Ex-CDC director urges liability for vaccine makers, 10-year max for public health officials

Robert Redfield says scientists sent him death threats, encouraged suicide because the virologist thought COVID-19 was "educated to infect humans." Sen. Johnson says he'll be a "mosquito" in next year's COVID investigations.

Published: December 18, 2024 12:00pm

Updated: December 18, 2024 12:14pm

Former Centers for Disease Control and Prevention Director Robert Redfield called Wednesday for Congress to end the liability shield for vaccine manufacturers on "Restoring American Wellness," arguing the protections in the National Childhood Vaccine Injury Act of 1986 was "well intended but it doesn't work."

COVID-19 "vaccines were clearly oversold" to the public, Redfield said, calling for public health officials to give "credibility" to vaccine injuries.

He still treats patients and he said some of those with supposed "long COVID" never had a documented infection but received an mRNA vaccine. 

"I don't think there was honest information" given to the public, and "the greatest harm that was done" to public health credibility was the "lack of honesty" among leaders in his agency, National Institutes of Health and Food and Drug Administration, Redfield told a Heritage Foundation event Wednesday.

He favors a 10-year limit, by norm if not statute or regulation, on federal public health officials in their roles, alluding to former National Institute of Allergy and Infectious Diseases Director Anthony Fauci's nearly four decades running the agency and its massive research budget. Such long tenures may play a role in the "lack of openness [to the possibility] that perhaps you didn't have all the answers," Redfield said.

"I was rapidly defined  ... as a conspirator" within NIH because, as a virologist, Redfield believes SARS-CoV-2 came from a lab and was "educated to infect humans" because it was "immediately infectious," unlike the first SARS and MERS, Redfield said. Scientists sent him death threats and even encouraged him to kill himself, he said, drawing gasps.

Sen.
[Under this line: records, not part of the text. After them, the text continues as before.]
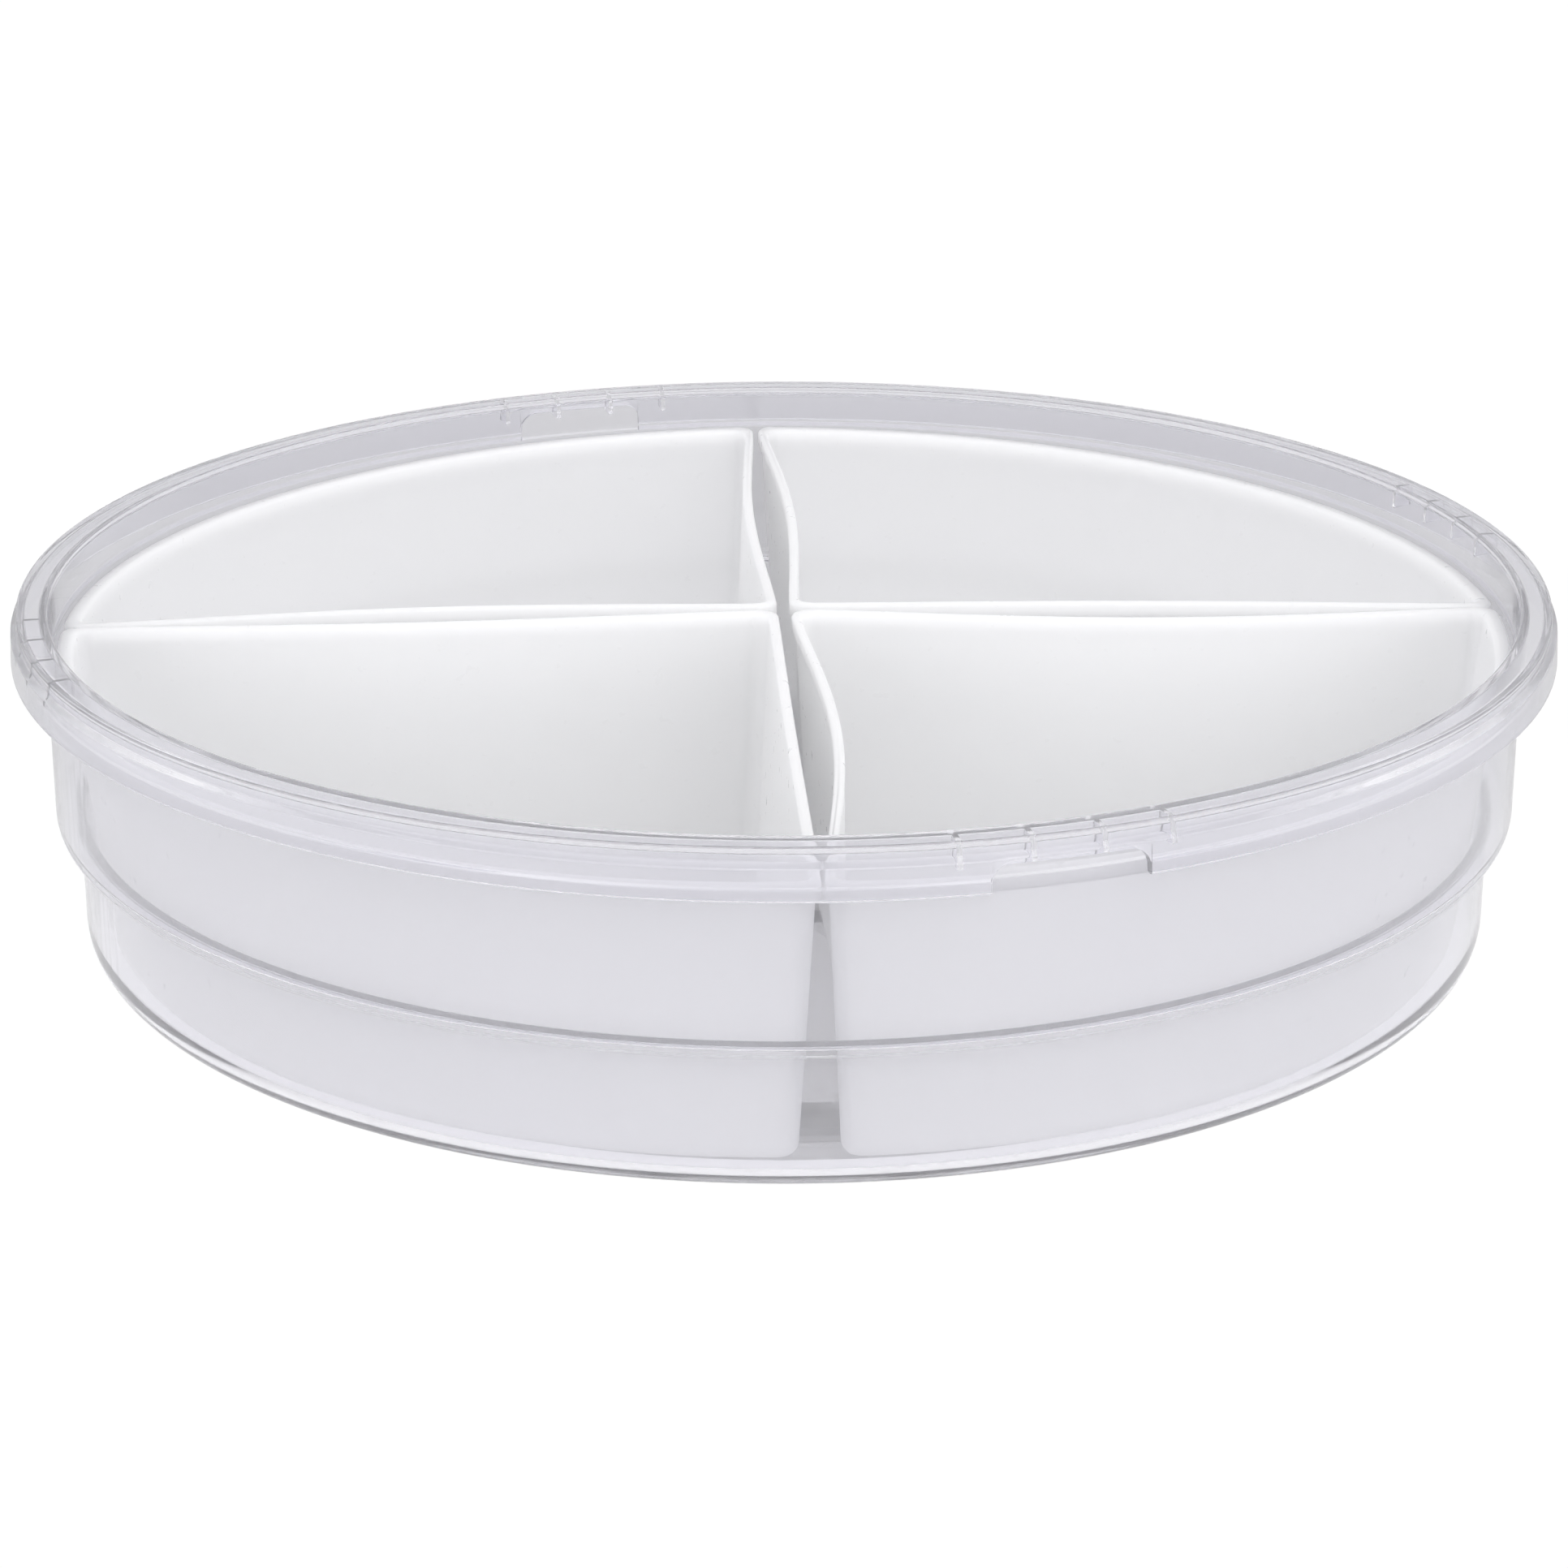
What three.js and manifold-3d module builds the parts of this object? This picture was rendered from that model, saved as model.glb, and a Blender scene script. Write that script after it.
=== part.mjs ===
// Lazy susan organiser: a clear round tub that turns on a ball-bearing base and holds four
// lift-out wedge cups. Millimetres, +Z up. The origin is on the table under the spin axis;
// +X is to the right and -Y is the front. Azimuths are counted from +X, seen from above.

import * as THREE from "three";
import { mergeVertices } from "three/addons/utils/BufferGeometryUtils.js";
import Module from "manifold-3d";

// ---------------------------------------------------------------- driving dimensions

// Tub: a stepped drum with a flat rim and a skirt hanging from the rim.
const HEIGHT = 75;          // table to rim top
const RIM_R = 149.6;        // outer edge of the flat rim
const MOUTH_R = 143.6;      // inner edge of the flat rim
const SKIRT_R = 151;        // bottom edge of the skirt
const SKIRT_DEPTH = 9.3;
const SHEET = 1.5;          // thickness of rim and skirt
const UPPER_R = 144.3;      // outside of the upper drum
const LOWER_R = 139.7;      // outside of the lower drum
const STEP_DEPTH = 40.4;    // rim top to the step between the drums
const UPPER_WALL = 1.2;
const LOWER_WALL = 1.5;
const MOUTH_DEPTH = 9.4;    // rim top to the end of the mouth's inside taper
const TUB_BASE_Z = 8;       // underside of the tub's floor
const FLOOR = 1.8;
const FOOT_RADIUS = 5;      // outer rounding between floor and wall
const BOSS_R = 22;          // raised disc in the middle of the floor, under the tips of the cups
const BOSS_HIGH = 2;
const TUB_SEGMENTS = 60;

// Four stations around the rim, each with webs in its channel. The back and the front ones also
// have an arched notch in the skirt.
const STATIONS = [0, 1, 2, 3];
const NOTCHED_STATIONS = [1, 3];
const STATION_AZIMUTH = 18.5;
const NOTCH_HALF_ANGLE = 5.4;
const NOTCH_TOP_DEPTH = 4.5;
const NOTCH_CORNER = 3.5;
const WEB_THICK = 1;
const WEB_HEIGHT = 3.8;
const WEB_PITCH = 4.9;      // degrees between neighbouring webs

// Cups: quarter wedges with a rolled rim; their sides bow in to leave a finger gap. Each cup is
// modelled level and then tilted, because its tip rests on the boss and its arc on the floor.
const CUP_TOP = HEIGHT - 9.3;
const CUP_BOTTOM = 10.1;
const CUP_WALL = 1.2;
const CUP_RIM_R = 141.5;
const CUP_RIM_DEPTH = 3.2;
const CUP_TILT = 1.1;       // degrees
const CUP_PIVOT_R = 130.5;  // where the tilted foot meets the floor
const HALF_GAP_TIP = 0.5;   // division line to the level rim, at the tip and at the arc
const HALF_GAP_ARC = -0.4;
const CUP_CORNER = 3.5;
const CUP_TIP = 3.5;
const CUP_FOOT = 4.5;       // rounding between floor and wall, outside
const RIM_EDGE = 0.8;       // rounding of the cup rim's outer edge
const BOW_POWER = 1.2;
// Inset of the outer arc and of the sides from the rim's outline.
const WALL_TOP_INSET = { arc: 2, side: 0.8 };
const WALL_FOOT_INSET = { arc: 6.6, side: 4 };
const CUPS = {
  cup_back_right: { azimuth: 45, turn: 2.6, bowCw: 1.52, bowCcw: 2.77 },
  cup_back_left: { azimuth: 135, turn: 2.8, bowCw: 2.23, bowCcw: 4.18 },
  cup_front_left: { azimuth: 225, turn: 2.7, bowCw: 2.1, bowCcw: 0.25 },
  cup_front_right: { azimuth: 315, turn: 2.6, bowCw: 4.63, bowCcw: 5.47 },
};

// Bearing: steel balls in a cage between the base's track and the race under the tub.
const BALL_COUNT = 12;
const BALL_R = 2;
const TRACK_R = 110;
const BALL_Z = 4.4;
const RACE = { inner: 104.5, outer: 115.5, low: 6.1, high: 7.7, groove: 6.75 };
const CAGE = { inner: 105.2, outer: 114.8, low: 3.95, high: 4.85, pocket: 2.35 };

// Base: a round plate with a track, a hub, ribs and a raised edge.
const BASE_R = 118;
const BASE_LOW = 1;
const BASE_HIGH = 2.8;
const BASE_EDGE_HIGH = 5.6;
const RAIL_HIGH = 3.6;
const GROOVE_LOW = 2.05;
const HUB_R = 11.5;
const HUB_HIGH = 7.2;
const RIB_COUNT = 6;
const RIB = { inner: 11, outer: 104.4, width: 1.6, high: 4.6 };

// Pivot: a spigot under the tub's floor, held in the base's hub by a washer and a screw.
const SPIGOT_R = 6;
const SPIGOT_END = 2.6;
const BORE_R = 6.35;
const SCREW_HOLE = { r: 1.9, top: 7.2 };
const WASHER = { inner: 2.1, outer: 8.6, low: 1.5, high: 2.3 };
const WASHER_WELL_R = 9.3;
const SCREW = { shank: 1.5, head: 3.6, low: 0.45, shoulder: 1.2, tip: 6.6 };

// Feet: soft discs let into the underside of the base.
const FOOT_COUNT = 6;
const FOOT = { r: 7, ring: 99, high: 1.3, wellR: 7.4, wellTop: 1.6 };

// ---------------------------------------------------------------- materials

const CLEAR = new THREE.MeshStandardMaterial({ color: 0xdddce2, roughness: 0.08, metalness: 0 });
const WHITE = new THREE.MeshStandardMaterial({ color: 0xf1f1f3, roughness: 0.3, metalness: 0 });
const BASE_WHITE = new THREE.MeshStandardMaterial({ color: 0xe4e4e2, roughness: 0.5, metalness: 0 });
const STEEL = new THREE.MeshStandardMaterial({ color: 0xb9bcc0, roughness: 0.25, metalness: 1 });
const RUBBER = new THREE.MeshStandardMaterial({ color: 0xcfcfcf, roughness: 0.8, metalness: 0 });

// ---------------------------------------------------------------- solids

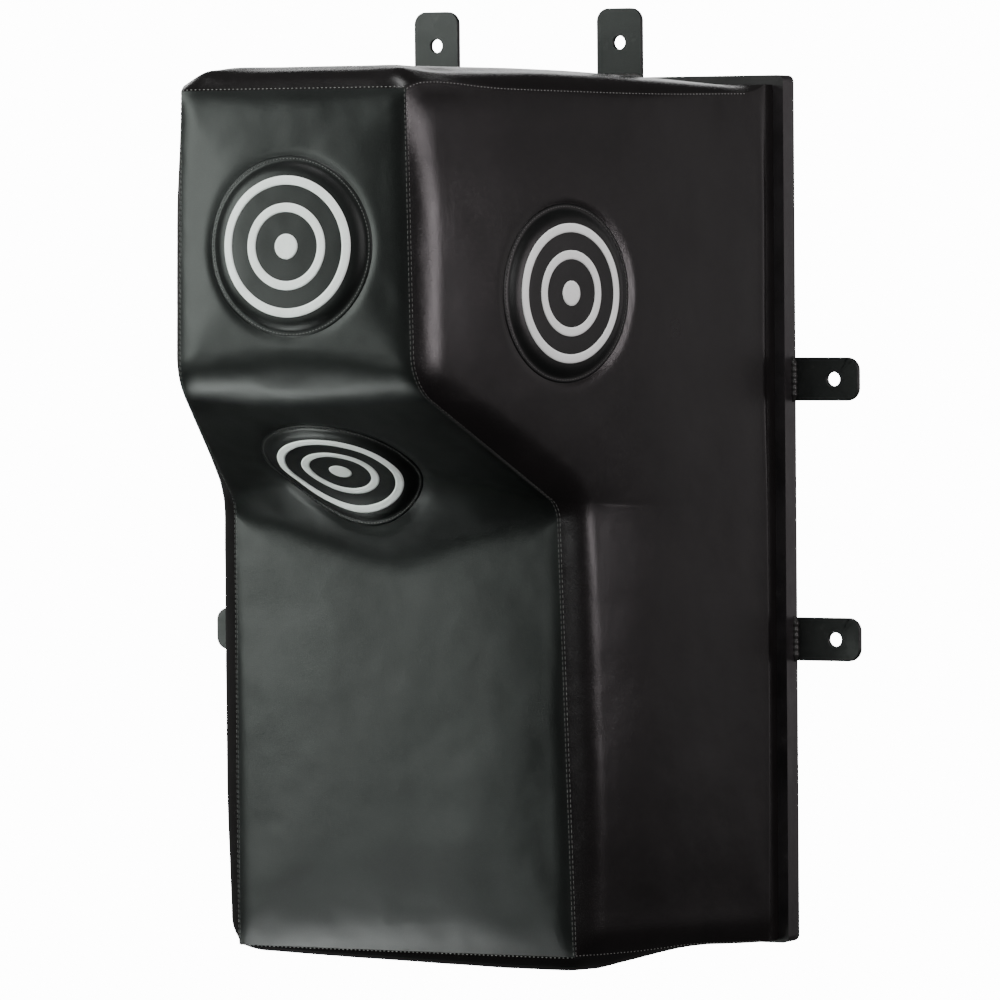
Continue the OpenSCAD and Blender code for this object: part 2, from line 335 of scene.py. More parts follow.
def vinyl(name, dark, light, roughness, grain=1.0):
    """Coated synthetic leather: fine pebble grain, soft mottle, faint scuffs."""
    paint = Paint(name, mix_colour(dark, light), roughness, specular=0.26)
    mottle = paint.noise(16, 4, 0.55)
    speckle = paint.noise(900, 2, 0.6)
    colour = paint.blend(paint.span(mottle, 0, 1), dark, light)
    worn = tuple(1.5 * c + 0.002 for c in light)
    colour = paint.blend(paint.span(speckle, 0, 0.55, 0.5, 0.75), colour, worn)
    paint.link(colour, "Base Color")
    uneven = 0.015
    paint.link(paint.span(mottle, roughness - uneven, roughness + uneven, 0.2, 0.8), "Roughness")
    paint.bump(paint.noise(38, 3, 0.5), 0.9 * MM, 0.35)
    paint.bump(paint.cells(780), 0.16 * MM, 0.55 * grain)
    paint.bump(paint.noise(2300, 2, 0.6), 0.07 * MM, 0.5 * grain)
    return paint.material


def powder_coat(name, dark, light, roughness):
    """Black powder coat on steel: orange peel, dust in patches, a few scuffs."""
    paint = Paint(name, mix_colour(dark, light), roughness, specular=0.32)
    cloud = paint.noise(22, 4, 0.6)
    scratch = paint.noise(60, 5, 0.65, paint.stretched((1, 14, 1), (0.4, 0.2, 0.7)))
    colour = paint.blend(paint.span(cloud, 0, 1), dark, light)
    dust = tuple(2.2 * c + 0.015 for c in light)
    colour = paint.blend(paint.span(scratch, 0, 0.5, 0.62, 0.75), colour, dust)
    paint.link(colour, "Base Color")
    paint.link(paint.span(cloud, roughness - 0.06, roughness + 0.08), "Roughness")
    paint.bump(paint.noise(520, 2, 0.5), 0.12 * MM, 0.5)
    paint.bump(paint.noise(70, 2, 0.5), 0.2 * MM, 0.3)
    return paint.material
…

Ron Johnson, R-Wis., promised federal officials he would be a "mosquito" in the upcoming Trump administration as he continues investigations of pandemic research and decisions, after he "pretty much just got the middle finger" from agencies in oversight demands letters thus far.

His top immediate goal is getting the last 50 pages of Fauci's unredacted emails and a 17-page "talking points memo" related to what the feds knew about COVID vaccine injuries such as heart inflammation in 2021, Johnson told the Heritage event.

Johnson said he believes Department of Health and Human Services secretary-nominee Robert F. Kennedy Jr. and FBI director-nominee Kash Patel will improve transparency and open access to documents the Biden administration has hidden or heavily redacted. "The first step is accountability," Johnson said.